**Task to complete:**
Write each line out again exactly as written.

**Records for the exercise:**

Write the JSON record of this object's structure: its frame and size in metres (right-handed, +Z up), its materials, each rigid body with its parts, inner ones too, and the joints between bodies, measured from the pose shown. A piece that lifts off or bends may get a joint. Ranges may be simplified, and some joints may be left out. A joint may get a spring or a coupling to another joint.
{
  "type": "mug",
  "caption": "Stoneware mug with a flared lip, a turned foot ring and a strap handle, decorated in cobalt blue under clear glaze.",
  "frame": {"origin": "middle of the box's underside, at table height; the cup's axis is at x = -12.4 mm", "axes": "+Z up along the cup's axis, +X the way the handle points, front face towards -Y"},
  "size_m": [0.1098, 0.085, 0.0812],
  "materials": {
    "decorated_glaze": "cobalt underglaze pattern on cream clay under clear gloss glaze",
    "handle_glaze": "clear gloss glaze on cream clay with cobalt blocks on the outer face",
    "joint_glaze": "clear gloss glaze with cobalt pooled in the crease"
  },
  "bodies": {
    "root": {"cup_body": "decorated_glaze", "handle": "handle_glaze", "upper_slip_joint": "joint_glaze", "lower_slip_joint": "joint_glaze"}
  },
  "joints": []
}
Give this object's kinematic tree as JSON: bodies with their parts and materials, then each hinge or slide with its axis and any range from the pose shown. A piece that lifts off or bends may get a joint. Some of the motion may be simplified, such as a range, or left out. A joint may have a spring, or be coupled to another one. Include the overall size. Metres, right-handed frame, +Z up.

**Result for this task:**
Write the JSON record of this object's structure: its frame and size in metres (right-handed, +Z up), its materials, each rigid body with its parts, inner ones too, and the joints between bodies, measured from the pose shown. A piece that lifts off or bends may get a joint. Ranges may be simplified, and some joints may be left out. A joint may get a spring or a coupling to another joint.
{
  "type": "mug",
  "caption": "Stoneware mug with a flared lip, a turned foot ring and a strap handle, decorated in cobalt blue under clear glaze.",
  "frame": {"origin": "middle of the box's underside, at table height; the cup's axis is at x = -12.4 mm", "axes": "+Z up along the cup's axis, +X the way the handle points, front face towards -Y"},
  "size_m": [0.1098, 0.085, 0.0812],
  "materials": {
    "decorated_glaze": "cobalt underglaze pattern on cream clay under clear gloss glaze",
    "handle_glaze": "clear gloss glaze on cream clay with cobalt blocks on the outer face",
    "joint_glaze": "clear gloss glaze with cobalt pooled in the crease"
  },
  "bodies": {
    "root": {"cup_body": "decorated_glaze", "handle": "handle_glaze", "upper_slip_joint": "joint_glaze", "lower_slip_joint": "joint_glaze"}
  },
  "joints": []
}
Give this object's kinematic tree as JSON: bodies with their parts and materials, then each hinge or slide with its axis and any range from the pose shown. A piece that lifts off or bends may get a joint. Some of the motion may be simplified, such as a range, or left out. A joint may have a spring, or be coupled to another one. Include the overall size. Metres, right-handed frame, +Z up.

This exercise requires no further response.